For that moment while we’re connected with one, we’re connected with something more: everything the fish represents, the beauty of the migration, the mystery of the Atlantic, the incredible ability for the species to survive and thrive despite hardship imposed upon it by human beings, and we are connected by the thinnest of possible measures, only a line. When a striper hits a bucktail or a bait, it is almost like hearing a faint whisper on the wind in response to a prayer. We cast, and we pray, with almost certain knowledge that it matters, but that does not change the fact that every surf striper, like every answered prayer, still feels like a miracle come true. And it, I believe, is for one simple reason. No matter how strong our faith in God, we must rationally allow for the possibility that he does not exist, that we are animals, products of evolution, and nothing more.

And along those same lines, every cast we make into the surf is one that might very well be into a portion of ocean empty of striped bass. They may have migrated further down the coast, or be offshore, out of casting distance. On a lake or pond, the body of water is finite enough that it stands to reason that bass must be somewhere, and if we fail to catch them, it’s a reflection upon our inability to do so, not their presence or lack thereof. But with striped bass, no matter how resolute our faith, our rational brain must admit that our attempt might be an exercise in futility. So, every time that it’s not, is though a miracle has transpired before our eyes.

 

The Real Reason Behind Catch a Cure: Coming Clean

DSC_0023 39
The sun sets over an Atlanta highway in 2010.

Alright, it’s time I fessed up, came clean and leveled with you guys and gals that have been reading this blog.
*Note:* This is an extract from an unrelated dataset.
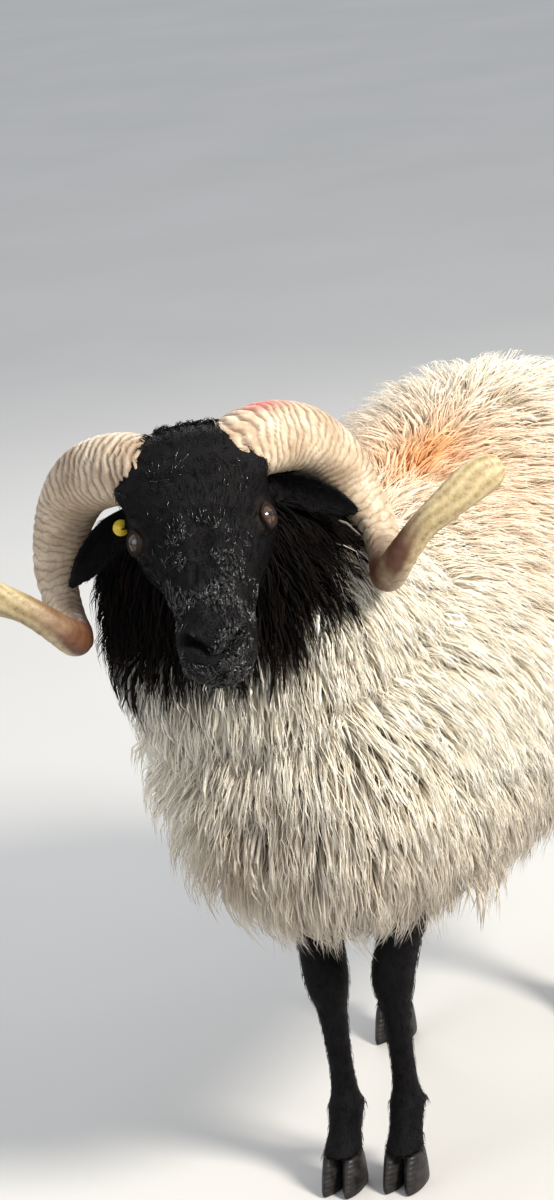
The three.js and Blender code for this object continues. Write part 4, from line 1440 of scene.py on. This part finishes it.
def coat(
    name, material, slot_name, surface, density, count, seed, width, width_seed,
    flatness=0.6, black=None, **growing,
):
    """Grows one sort of wool or hair, and makes its locks into pieces from nose to tail."""
    paths, roots, region = grow(surface, density, count=count, seed=seed, **growing)
    widths = drawn(*width, count, width_seed)
    parts = np.array_split(np.argsort(roots[:, 1]), -(-count // LOCKS_IN_PIECE))
    for number, mine in enumerate(parts):
        piece = coat_piece(
            f"{name}_{number + 1}", paths[mine], roots[mine], region[mine], widths[mine],
            seed + 10 + number, flatness, None if black is None else black[mine],
        )
        placed(piece, material, slot_name)


def fleece_density(places):
    """Where the long fleece grows: on the trunk, the neck, the thighs and the tail."""
    on_legs = step(345, 395, places[:, 2])
    inside_head = step(840, 865, places[:, 2]) * (places[:, 1] < -300)
    return on_legs * (1 - inside_head)


# Broad soft tufts fill the fleece, and fine locks gathered into points cover them.
fleece_at = fleece_density(body.middles)
coat(
    "under_wool", wool_stuff, "fleece", body, fleece_at, 15000, 300, (2.8, 4.6), 1, 0.40,
    guides=3600, length=80, height=(0.78, 0.92), rings=5, clump=0.30, wave=2.0, droop=0.05,
)
coat(
    "fleece", wool_stuff, "fleece", body, fleece_at, 40000, 400, (0.75, 1.3), 2, 0.62,
    guides=4600, length=88, height=(0.87, 1.0), rings=5, clump=0.55, wave=3.4, droop=0.07,
)


# Short hair on the head, ears and legs: it lies towards the nose, the ear's tip or the foot.
def face_lie(points, normals, rng):
    u, _, w = head_axes(points)
    way = np.broadcast_to(HEAD_U, points.shape) + 0.25 * HEAD_V
    # From the brow up the hair turns back towards the horns and out to the sides.
    crown = (1 - step(20, 70, u))[:, None]
    way = way * (1 - 1.6 * crown) + crown * (np.sign(w)[:, None] * HEAD_W * 0.5)
    region = region_of(points, True)
    for number, side in ((EAR_LEFT, 1), (EAR_RIGHT, -1)):
        way[region == number] = ear_frame(side)[1]
    return bent_away(way + rng.normal(0, 0.18, way.shape), normals)


def leg_lie(points, normals, rng):
    return bent_away(-Z + rng.normal(0, 0.12, points.shape), normals)


def curled(points, normals, rng):
    return bent_away(HEAD_U + rng.normal(0, 0.55, points.shape), normals)


def poll_lie(points, normals, rng):
    """Back over the poll, then down the nape into the ruff."""
    _, v, w = head_axes(points)
    way = -HEAD_U * (0.4 + step(-60, -20, v))[:, None] - 0.9 * HEAD_V * step(20, 60, -v)[:, None]
    way = way + np.outer(w / 60, HEAD_W)
    return bent_away(way + rng.normal(0, 0.30, points.shape), normals)


def even_depth(points):
    return np.full(len(points), FLEECE)


def poll_depth(points):
    return FLEECE * (0.35 + 0.65 * step(30, 80, -head_axes(points)[1]))


def beside_openings(places):
    """0 in the nostrils and the mouth and 1 away from them."""
    folded = folded_axes(places)
    return step(3, 8, away_from(NOSTRIL, folded)) * step(1.5, 4, away_from(MOUTH, folded))


def face_density(places):
    u = head_axes(places)[0]
    bare = step(236, 250, u)
    for side in (1, -1):
        metric, _, outwards = eye_opening(places, side)
        bare = np.maximum(bare, (outwards > 0) * (1 - step(1.15, 1.5, metric)))
    # More of it towards the poll, where it is longest.
    return (1 - bare) * (1 + 0.8 * (1 - step(10, 60, u))) * beside_openings(places)


def damp_density(places):
    """The bridge of the nose and the muzzle, with a little on the brow."""
    u, v, w = head_axes(places)
    sleek = step(80, 170, u) * groove(w, 27) * step(-95, -45, v)
    sleek = np.maximum(sleek, 0.02 * step(20, 50, u) * (1 - step(80, 100, u)) * step(-10, 10, v))
    return sleek * step(-0.3, 0.4, waves(places, 11, 15)) * beside_openings(places)


def poll_density(places):
    """The forelock and the hair of the poll, between and behind the horns."""
    u, v, _ = head_axes(places)
    return (1 - step(-2, 14, u)) * step(-150, -120, v) * (region_of(places, True) == HEAD)


FACE_HAIRS, LEG_HAIRS, DAMP_HAIRS, POLL_HAIRS = 8000, 6000, 3600, 3800
coat(
    "face_hair", hair_stuff, "face_hair", face, face_density(face.middles), FACE_HAIRS, 500,
    (0.35, 0.6), 3, black=np.ones(FACE_HAIRS), guides=1800, length=11, height=(0.010, 0.026),
    rings=3, clump=0.35, wave=0.5, lie=face_lie, depth=even_depth,
)
leg_skin = (1 - step(330, 372, body.middles[:, 2])) * (body.middles[:, 2] > 44)
coat(
    "leg_hair", hair_stuff, "face_hair", body, leg_skin, LEG_HAIRS, 600,
    (0.3, 0.55), 4, black=np.ones(LEG_HAIRS), guides=1200, length=13, height=(0.012, 0.034),
    rings=3, clump=0.35, wave=0.5, lie=leg_lie, depth=even_depth,
)
coat(
    "damp_hair", damp_stuff, "face_hair", face, damp_density(face.middles), DAMP_HAIRS, 800,
    (0.35, 0.7), 7, black=np.ones(DAMP_HAIRS), guides=700, length=10, height=(0.014, 0.036),
    rings=4, clump=0.6, wave=1.2, lie=curled, depth=even_depth,
)
# A few hairs of the poll are greyer.
poll_black = 1 - 0.5 * (drawn(0, 1, POLL_HAIRS, 6) > 0.96)
coat(
    "poll_hair", wool_stuff, "ruff", face, poll_density(face.middles), POLL_HAIRS, 700,
    (0.5, 0.9), 5, black=poll_black, guides=520, length=34, height=(0.10, 0.22),
    rings=5, clump=0.5, wave=2.0, droop=0.03, lie=poll_lie, depth=poll_depth,
)

# Floor, light and camera.
FLOOR_REACH = 40000.0
corners = np.array([[-1, -1, 0], [1, -1, 0], [1, 1, 0], [-1, 1, 0]]) * FLOOR_REACH
floor = new_mesh("floor", corners - (0, 0, SHIFT[2]), [np.array([[0, 1, 2, 3]])], False)
floor.data.materials.append(floor_paint())


def facing(place, right, up, ahead):
    """The matrix of a lamp or camera that looks ahead from its place."""
    rows = np.stack([right, up, -ahead, place], 1).tolist()
    return Matrix([*rows, (0, 0, 0, 1)])


def lamp(name, place, aim, size, watts, colour):
    data = bpy.data.lights.new(name, "AREA")
    data.shape = "DISK"
    data.size = size
    data.energy = watts
    data.color = colour
    way = unit(np.subtract(aim, place))
    side = unit(np.cross(way, Z))
    linked(name, data).matrix_world = facing(place, side, np.cross(side, way), way)


lamp("key", (3.6, -1.2, 3.4), (0, 0, 0.6), 1.2, 470, (1.0, 0.94, 0.84))
lamp("fill", (-2.6, -3.6, 2.2), (0, -0.1, 0.6), 3.0, 55, (0.92, 0.95, 1.0))
lamp("rim", (-1.5, 3.0, 2.8), (0, 0.1, 0.7), 1.8, 60, (1.0, 0.98, 0.95))
world = bpy.data.worlds.new("soft room")
world.use_nodes = True
background = world.node_tree.nodes["Background"].inputs
background["Color"].default_value = (0.86, 0.90, 0.96, 1)
background["Strength"].default_value = 0.95
bpy.context.scene.world = world
bpy.context.scene.view_settings.view_transform = "Standard"

CAMERA_PLACE = np.array([1410.0, -3354, 1643])
CAMERA_TURN = math.radians(25)
CAMERA_PITCH = math.radians(15.213)
CAMERA_ROLL = math.radians(6.86)
SENSOR = 36
FOCAL_LENGTH = 96
forward = np.array([
    -math.sin(CAMERA_TURN) * math.cos(CAMERA_PITCH),
    math.cos(CAMERA_TURN) * math.cos(CAMERA_PITCH),
    -math.sin(CAMERA_PITCH),
])
level_right = unit(np.cross(forward, Z))
level_up = np.cross(level_right, forward)
right = level_right * math.cos(CAMERA_ROLL) - level_up * math.sin(CAMERA_ROLL)
upward = level_right * math.sin(CAMERA_ROLL) + level_up * math.cos(CAMERA_ROLL)
lens = bpy.data.cameras.new("photo camera")
lens.sensor_fit = "VERTICAL"
lens.sensor_height = SENSOR
lens.sensor_width = SENSOR
lens.lens = FOCAL_LENGTH
camera = linked("photo camera", lens)
camera.matrix_world = facing((CAMERA_PLACE + SHIFT) / 1000, right, upward, forward)
bpy.context.scene.camera = camera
I’ve taken to the road under false pretense, claiming a grudge against melanoma and a desire to build, with your help, the best fishing magazine you’ll ever read. But there’s more to it…

I left out a key component: The Road. Since I turned 16, nothing has given me more joy, relaxation, hope, inspiration and faith than the American open road. My best memories are behind the wheel, I’ve dealt with the hardest times in my life by just putting the key in the ignition, and when it seemed like there was little else, there was always something on four wheels with at least a little gas in the tank, an invitation to everywhere.
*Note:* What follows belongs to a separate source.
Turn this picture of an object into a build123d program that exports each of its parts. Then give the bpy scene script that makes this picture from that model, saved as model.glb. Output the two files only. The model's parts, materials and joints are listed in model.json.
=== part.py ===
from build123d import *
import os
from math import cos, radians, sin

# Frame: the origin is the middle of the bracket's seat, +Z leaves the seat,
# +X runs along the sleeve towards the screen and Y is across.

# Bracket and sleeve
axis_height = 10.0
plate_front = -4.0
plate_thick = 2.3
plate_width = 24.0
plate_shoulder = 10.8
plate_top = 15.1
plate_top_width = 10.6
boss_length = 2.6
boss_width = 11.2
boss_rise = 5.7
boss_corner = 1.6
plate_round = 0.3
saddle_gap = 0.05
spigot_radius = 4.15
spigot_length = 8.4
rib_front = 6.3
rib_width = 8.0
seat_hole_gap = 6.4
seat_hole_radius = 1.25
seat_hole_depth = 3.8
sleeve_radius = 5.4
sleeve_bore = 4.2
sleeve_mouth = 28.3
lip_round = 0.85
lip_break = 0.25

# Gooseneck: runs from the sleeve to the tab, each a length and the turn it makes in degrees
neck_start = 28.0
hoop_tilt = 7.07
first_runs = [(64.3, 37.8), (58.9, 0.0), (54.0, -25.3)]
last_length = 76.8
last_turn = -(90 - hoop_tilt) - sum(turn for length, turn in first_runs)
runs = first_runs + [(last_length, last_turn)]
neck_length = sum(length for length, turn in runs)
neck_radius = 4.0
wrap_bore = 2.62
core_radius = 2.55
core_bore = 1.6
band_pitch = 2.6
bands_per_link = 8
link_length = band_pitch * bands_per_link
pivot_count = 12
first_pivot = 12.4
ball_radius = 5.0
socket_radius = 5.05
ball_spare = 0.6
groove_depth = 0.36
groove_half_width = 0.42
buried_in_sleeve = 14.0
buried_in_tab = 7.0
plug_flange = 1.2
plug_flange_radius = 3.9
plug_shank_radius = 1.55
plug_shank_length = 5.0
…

My first vehicle was a 1996 Chevy Beretta. For those of you who think this is either a gun, or a car that doesn’t exist, I’ll give you a brief primer on the now-extinct Beretta: It was a sports car for people who couldn’t afford sports cars. Mine was a hand-me-down from an Uncle, and while it was a two-door with a V6, it wasn’t exactly a Corvette. But at the time, it felt like one.

When it became apparent that all my fishing gear would never fit in a coupe, my parents helped me upgrade to a used regular-cab Dakota. Here again, if you’re new on the road, you might be going… “Wha…?”
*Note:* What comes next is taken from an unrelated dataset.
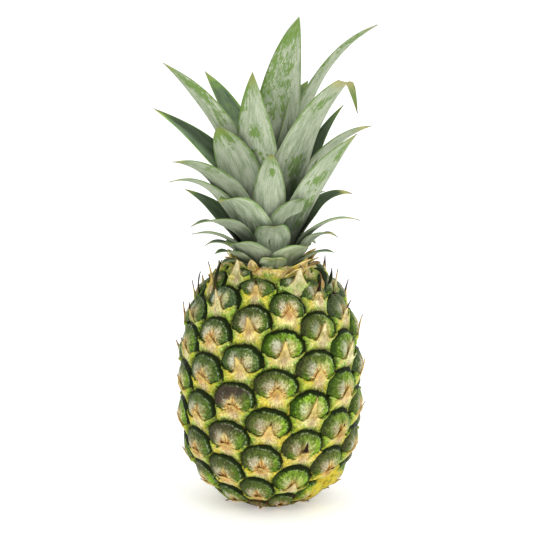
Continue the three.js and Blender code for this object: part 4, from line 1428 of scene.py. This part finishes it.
class PINEAPPLE_OT_leaves(bpy.types.Operator):
    """All leaves of the crown: stiff channelled blades with bloom outside and a darker inner face"""

    bl_idname = "pineapple.leaves"
    bl_label = "Crown leaves"

    ACROSS = 10
    ALONG = 44

    # How deep a root sinks into the stem, and how much of the sheet it takes up.
    ROOT = 7 * MM
    ROOT_SHARE = 0.06

    # The thickness is stored in this many steps.
    LEVELS = 20

    def execute(self, context):
        crown = context.scene.pineapple_crown
        blades = [Blade(row) for row in (*FRONT_LEAVES, *back_leaves(crown.back_leaves))]
        blades.append(Blade(FOLDED_LEAF, folded=True))
        count = len(blades)
        mesh, u, v = new_sheets("crown_leaves", count, self.ACROSS, self.ALONG)
        share = np.clip((v - self.ROOT_SHARE) / (1 - self.ROOT_SHARE), 0, 1)
        sunk = np.clip((self.ROOT_SHARE - v) / self.ROOT_SHARE, 0, 1) * self.ROOT
        sheets = [self.shape(index, blade, u, share, sunk) for index, blade in enumerate(blades)]
        set_points(mesh, np.vstack(sheets))
        across, along = np.tile(u, count), np.tile(share, count)
        number = np.repeat(np.arange(count), len(u)).astype(float)
        store(mesh, "leaf_place", across, along, np.repeat([blade.long for blade in blades], len(u)))
        store(mesh, "leaf_draw", *[draw(number, salt) for salt in (21, 22, 23)])
        self.store_wear_and_light(mesh, blades, u, v)
        piece = new_piece(mesh, "crown_leaf", "crown", "leaf outer face", "leaf inner face")
        self.thicken(piece, crown, across, along)
        return {"FINISHED"}

    def shape(self, index, blade, u, share, sunk):
        """One leaf's channelled and slightly waved sheet, whose root is sunk in the stem."""
        half = blade.half_width(share)
        depth = half * lerp(0.5, 0.28, np.clip(share / 0.4, 0, 1))
        wave = 0.05 * half * np.sin(share * 11 + 6.3 * draw(index, 24)) * np.sign(u) * u**2
        lift = depth * (1 - np.sqrt(np.clip(1 - 0.96 * u**2, 0, 1))) + wave
        return blade.sheet(share, u * half, lift, sunk) - 0.35 * sunk[:, None] * blade.out

    def store_wear_and_light(self, mesh, blades, u, v):
        """Each leaf's worn patches, half width, painted light and shade of its two halves, and tip. The
        folded leaf is the last.
        """
        count, size = len(blades), len(u)
        worn = np.zeros((count, size))
        for number, along, across, long, wide, strength in WORN:
            worn[number] += strength * bump(v, along, long) * bump(u, across, wide)
        half = np.repeat([blade.wide / 2 for blade in blades], size)
        halves = [LEAF_PAINTED_LIGHT.get(i, (1.0, 1.0)) for i in range(count)]
        painted_light = [lerp(left, right, smooth(u, 0.0, 0.4)) for left, right in halves]
        store(mesh, "leaf_wear_and_light", worn.ravel(), half, np.concatenate(painted_light))
        known = {**TIPS, count - 1: TIPS[-1]}
        tips = [known.get(i) or self.tip(i) for i in range(count)]
        store(mesh, "leaf_tip", *[np.repeat(shares, size) for shares in zip(*tips)])

    def tip(self, index):
        """A drawn tip for a leaf that has no row of its own."""
        return 0.4 * draw(index, 25), 0.7 * draw(index, 26) ** 2, 0.92

    def thicken(self, piece, crown, u, along):
        """Solid blades, thickest along the midrib."""
        group = piece.vertex_groups.new(name="thickness")
        levels = np.round((1 - 0.6 * u**2) * (1 - 0.5 * along) * self.LEVELS)
        for level in range(1, self.LEVELS + 1):
            chosen = np.nonzero(levels == level)[0]
            if len(chosen):
                group.add(chosen.tolist(), level / self.LEVELS, "REPLACE")
        wall = give_wall(piece, crown.thickness, -1.0)
        wall.vertex_group = "thickness"
        wall.material_offset = 1
        wall.material_offset_rim = 0


# The papery bracts and dry spines that stand loose round the crown's foot, in degrees and millimetres.
# Each row holds: the azimuth, the radius and the height of its foot, its rise above level at the foot,
# the middle and the tip, its length, its width, its sideways bend, its twist, its fullness, and shares
# from 0 to 1 of green and of brown, where more than 1 is black.
COLLAR = (
    (-24, 27, 156, 84, 78, 74, 12, 10, -4, 16, 1.2, 0.0, 0.3),
    (-42, 26, 157, 70, 56, 36, 12, 12, 4, -10, 1.3, 0.8, 0.0),
    (-62, 26, 157, 58, 42, 14, 12, 10, -8, 0, 1.4, 0.7, 0.2),
    (-12, 31, 156, 62, 46, 26, 11, 9, -10, 16, 1.6, 0.0, 0.5),
    (-3, 32, 155.5, 70, 54, 30, 10, 8, 6, -14, 1.5, 0.8, 0.1),
    (7, 32, 155.5, 62, 52, 40, 10, 10, 4, -8, 2.0, 0.1, -0.1),
    (15, 32, 155.5, 60, 44, 26, 11, 8, 14, 8, 1.5, 0.0, 0.4),
    (22, 33, 155.5, 50, 40, 30, 14, 8, 34, 26, 1.4, 0.2, 0.15),
    (27, 31, 156, 60, 48, 34, 20, 9, 44, 30, 1.3, 0.0, 0.2),
    (33, 32, 155.5, 50, 42, 34, 15, 7, 40, 20, 1.2, 0.0, 0.1),
    (38, 29, 157, 62, 50, 38, 16, 8, 36, 24, 1.3, 0.0, 0.4),
    (47, 29, 157, 78, 72, 76, 12, 7, 0, -14, 1.1, 0.1, 0.4),
    (62, 26, 157, 52, 36, 8, 13, 9, 10, 10, 1.3, 0.3, 0.6),
    (-56, 43.5, 151, 96, 112, 124, 17, 3.4, 0, 0, 1.2, 0.0, 1.3),
    (-79, 48.0, 144.5, 84, 96, 110, 13, 3.0, 20, 0, 1.2, 0.0, 1.3),
    (56, 43, 150.5, 84, 100, 170, 19, 4.6, -80, 0, 1.5, 0.0, 1.5),
    (63, 43, 150.5, 60, 90, 120, 11, 3.6, 30, 0, 1.5, 0.0, 1.4),
    (53, 43, 150, 80, 100, 120, 11, 4.0, -20, 0, 1.5, 0.0, 0.7),
)
COLLAR_BACK = 12


def collar_back():
    """The collar's rows at the back, drawn."""
    rows = []
    for i in range(COLLAR_BACK):
        azimuth = lerp(80, 280, i / (COLLAR_BACK - 1)) + 10 * (draw(i, 31) - 0.5)
        rise = lerp(45, 85, draw(i, 32))
        long = lerp(9, 15, draw(i, 33))
        wide = lerp(8, 11, draw(i, 34))
        bend = 30 * (draw(i, 35) - 0.5)
        green, brown = draw(i, 36) ** 2, draw(i, 37)
        shape = (rise, rise - 12, rise - 30, long, wide, bend, 0, 1.3)
        rows.append((azimuth, 24.5, 157.5, *shape, green, brown))
    return rows


class PINEAPPLE_OT_collar(bpy.types.Operator):
    """The papery bracts and dry curled spines round the crown's foot"""

    bl_idname = "pineapple.collar"
    bl_label = "Collar of dry bracts"

    ACROSS = 8
    ALONG = 16
    THICKNESS = 0.5 * MM

    # How deep a foot sinks into the rind, and how much of the sheet it takes up.
    ROOT = 3.5 * MM
    ROOT_SHARE = 0.1

    # The columns that the material reads: the length, green and brown.
    TOLD = (6, 11, 12)

    def execute(self, context):
        rows = [*COLLAR, *collar_back()]
        mesh, u, v = new_sheets("collar", len(rows), self.ACROSS, self.ALONG)
        set_points(mesh, np.vstack([self.shape(index, row, u, v) for index, row in enumerate(rows)]))
        told = [*np.array(rows)[:, self.TOLD].T, draw(np.arange(len(rows)), 38)]
        long, green, brown, seed = [np.repeat(values, len(u)) for values in told]
        store(mesh, "leaf_place", np.tile(u, len(rows)), np.tile(v, len(rows)), long)
        store(mesh, "leaf_draw", green, brown, seed)
        give_wall(new_piece(mesh, "fruit_rind", "crown", "dry bract"), self.THICKNESS, 0.0)
        return {"FINISHED"}

    def shape(self, index, row, u, v):
        """One loose bract: a curled triangular sheet whose foot is sunk in the rind."""
        azimuth, radius, *shape = row[:11]
        blade = Blade((azimuth, *shape), radius=radius)
        half = blade.half_width(v)
        x = u * half * (1 + 0.12 * np.sin(v * 9 + 6.3 * draw(index, 41)))
        curl = half * (0.35 * u**2 + 0.12 * np.sin(3 * u + 5 * v + 6.3 * draw(index, 42)))
        sunk = np.clip((self.ROOT_SHARE - v) / self.ROOT_SHARE, 0, 1) * self.ROOT
        return blade.sheet(v, x, curl, sunk)


class PINEAPPLE_OT_stem(bpy.types.Operator):
    """The crown's stem, which the leaves' roots hide"""

    bl_idname = "pineapple.stem"
    bl_label = "Crown stem"

    def execute(self, context):
        outline = [(0, STEM_OUTLINE[0][1]), *STEM_OUTLINE, (0, STEM_OUTLINE[-1][1] + 3)]
        mesh, _ = new_spun("crown_stem", [(radius * MM, height * MM) for radius, height in outline], 48)
        new_piece(mesh, "crown_leaf", "crown", "crown stem")
        return {"FINISHED"}


# ---- finishes ----


class PINEAPPLE_OT_finishes(bpy.types.Operator):
    """All materials of the fruit and the crown"""

    bl_idname = "pineapple.finishes"
    bl_label = "Finishes"

    def execute(self, context):
        palette = context.scene.pineapple_palette
        bract = bract_group(palette)
        ripe = ripe_group()
        rind_material(palette, bract, cap_group(palette), ripe)
        bract_material(palette, bract, ripe)
        collar_material(palette)
        wear = leaf_group()
        leaf_material("leaf outer face", wear, palette, palette.leaf_grey, palette.leaf_pale, 0.9, 0.6)
        leaf_material("leaf inner face", wear, palette, palette.leaf_dark, palette.leaf_shadow, 0.3, 0.5)
        leaf_material("crown stem", wear, palette, palette.leaf_dark, palette.leaf_dark, 0.0, 0.7)
        return {"FINISHED"}


# ---- the stage ----


class PINEAPPLE_OT_stage(bpy.types.Operator):
    """A plain pale floor, soft lights and the camera"""

    bl_idname = "pineapple.stage"
    bl_label = "Stage"

    # Each light's name, place, width in metres and power in watts, and the height that all of them face.
    LIGHTS = (
        ("key light", (0.9, -1.5, 1.3), 1.2, 7),
        ("fill light", (-1.3, -1.1, 0.9), 1.2, 1),
        ("low light", (0.9, -1.2, 0.1), 0.8, 2.5),
    )
    AIM = (0, 0, 0.16)

    def execute(self, context):
        scene = context.scene
        self.floor(scene.pineapple_palette)
        for light in self.LIGHTS:
            self.light(*light)
        world = bpy.data.worlds.new("soft white")
        world.use_nodes = True
        background = world.node_tree.nodes["Background"]
        background.inputs["Color"].default_value = (1, 1, 1, 1)
        background.inputs["Strength"].default_value = 1.0
        scene.world = world
        scene.view_settings.view_transform = "Standard"
        self.camera(scene, scene.pineapple_stage)
        return {"FINISHED"}

    def floor(self, palette):
        bm = bmesh.new()
        bmesh.ops.create_grid(bm, x_segments=1, y_segments=1, size=6.0)
        mesh = mesh_from(bm, "floor", False)
        _, shader = new_material("pale floor", 0.9, 0.1)
        feed(shader, {"Base Color": palette.floor, "Emission Color": palette.floor, "Emission Strength": 0.3})
        mesh.materials.append(bpy.data.materials["pale floor"])
        new_object("floor", mesh)

    def light(self, name, place, size, power):
        data = bpy.data.lights.new(name, "AREA")
        data.shape = "DISK"
        data.size = size
        data.energy = power
        lamp = new_object(name, data)
        lamp.location = place
        aim = Vector(self.AIM) - Vector(place)
        lamp.rotation_euler = aim.to_track_quat("-Z", "Y").to_euler()

    def camera(self, scene, stage):
        data = bpy.data.cameras.new("camera")
        data.lens = stage.lens
        data.sensor_width = 36
        data.clip_end = 50
        camera = new_object("camera", data)
        rise = math.radians(stage.camera_rise)
        middle = scene.pineapple_fruit.equator
        back = stage.camera_distance * math.cos(rise)
        camera.location = (0, -back, middle + stage.camera_distance * math.sin(rise))
        camera.rotation_euler = (math.radians(90 - stage.camera_pitch), 0, math.radians(-stage.camera_yaw))
        scene.camera = camera


# ---- the add-on ----

OPERATORS = (
    PINEAPPLE_OT_finishes,
    PINEAPPLE_OT_rind,
    PINEAPPLE_OT_bracts,
    PINEAPPLE_OT_stem,
    PINEAPPLE_OT_leaves,
    PINEAPPLE_OT_collar,
    PINEAPPLE_OT_stage,
)


class PINEAPPLE_PT_panel(bpy.types.Panel):
    """Lists the pieces of the pineapple"""

    bl_label = "Pineapple"
    bl_idname = "PINEAPPLE_PT_panel"
    bl_space_type = "VIEW_3D"
    bl_region_type = "UI"
    bl_category = "Pineapple"

    def draw(self, context):
        for operator in OPERATORS:
            self.layout.operator(operator.bl_idname)
        for name in GROUPS:
            settings = getattr(context.scene, name)
            box = self.layout.box()
            for key in settings.__annotations__:
                box.prop(settings, key)


CLASSES = (*GROUPS.values(), *OPERATORS, PINEAPPLE_PT_panel)


def register():
    for cls in CLASSES:
        bpy.utils.register_class(cls)
    for name, group in GROUPS.items():
        setattr(bpy.types.Scene, name, bpy.props.PointerProperty(type=group))


def unregister():
    for name in GROUPS:
        delattr(bpy.types.Scene, name)
    for cls in reversed(CLASSES):
        bpy.utils.unregister_class(cls)


def main():
    register()
    for operator in OPERATORS:
        _, action = operator.bl_idname.split(".")
        getattr(bpy.ops.pineapple, action)()


if __name__ == "__main__":
    main()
Because, you guessed it, Dodge has stopped producing its mid-sized Dakota. It was a great little truck, but it has gone the way of the Beretta.

Finally, realizing that I needed a vehicle that I could live in, if I was going to fish the entire country without paying for motel rooms, I became a Jeep guy, which I remain to this day.

I’ve tried on numerous occasions to contact Jeep, hoping to enlist their support for my effort, but haven’t had any luck. Still, I can’t help but be a walking Jeep commercial. These vehicles are everything they claim to be, and I’ve tested them to the limit. I’ve had my Wrangler buried in snow in Wyoming, mud on things you’d only call “roads,” to be nice in Florida and Alabama, and most importantly, I lived in one for more than 200 nights from Maine to Montana.

I have never been able to articulate what it is about the open road that calms me down and makes everything in life seem, if not ideal, then at least manageable, but I know when I meet a person who “gets it.” My uncle, Charlie Jones, drives an 18-wheeler back and forth from Upstate New York to Harlem several times a week, and used to drive all over the country before opting for a more local route, and his father before him was a truck-driver. All we need is a road map for hours of mutual amusement. You can try to describe the beauty of the Oregon Coast, the strange feeling of staring into Mexico that you can get in some parts of Texas or the sheer Majesty of the Florida Keys to someone who has never been, but it’s much more rewarding to just talk with someone who has, to just point to a map, nod, smile and say some guy-thing like: “Oh, unbelievably beautiful, for sure…”

Being born on the East Coast, the 3,000-mile expanse to another ocean always seemed to me like a dare, a challenge or an invitation. It seemed as though we were born on the starting line, and a gun went off when we were handed our license for the first time.

But if driving across the United States, or down the beautiful East Coast, has an exact antithesis, it’s a race. There are more beautiful small towns, amazing beaches, breathtaking views and unique communities in America than you could visit if you had a lifetime and spent only a minute in each.

The truth about the road, or what I’ve found, has nothing to do with America and everything to do with you and who you are. When you’re traveling from place to place, town to town, from Maine’s rocky shoreline to San Diego’s beautiful harbor, you discover something that most of us search for our whole lives: Yourself.

The road allows you to be anything and anyone, and at the same time forces you to be something, someone. You cannot hide unnoticed in a cubicle on the road, you cannot lock a door and stare at a television: you move, interact, introduce and become.

At the same time you are introducing yourself to the amazing people of each huge city and small town, they are introducing yourself to you, by forcing you to become just that. Behind the wheel, on the road, you are not an employee or a boss, you are not a son or a nephew, you are not a neighbor or a tenant: You are, and you only are, yourself.

You choose when and how to define yourself with each interaction, introduction and discussion and while the beauty of our country defies description and should be something everyone tries to see all of at least once, the best, most liberating and beautiful thing about the American open road is that it allows you to become who you are, who you’ve been underneath all along, and who you were always meant to become.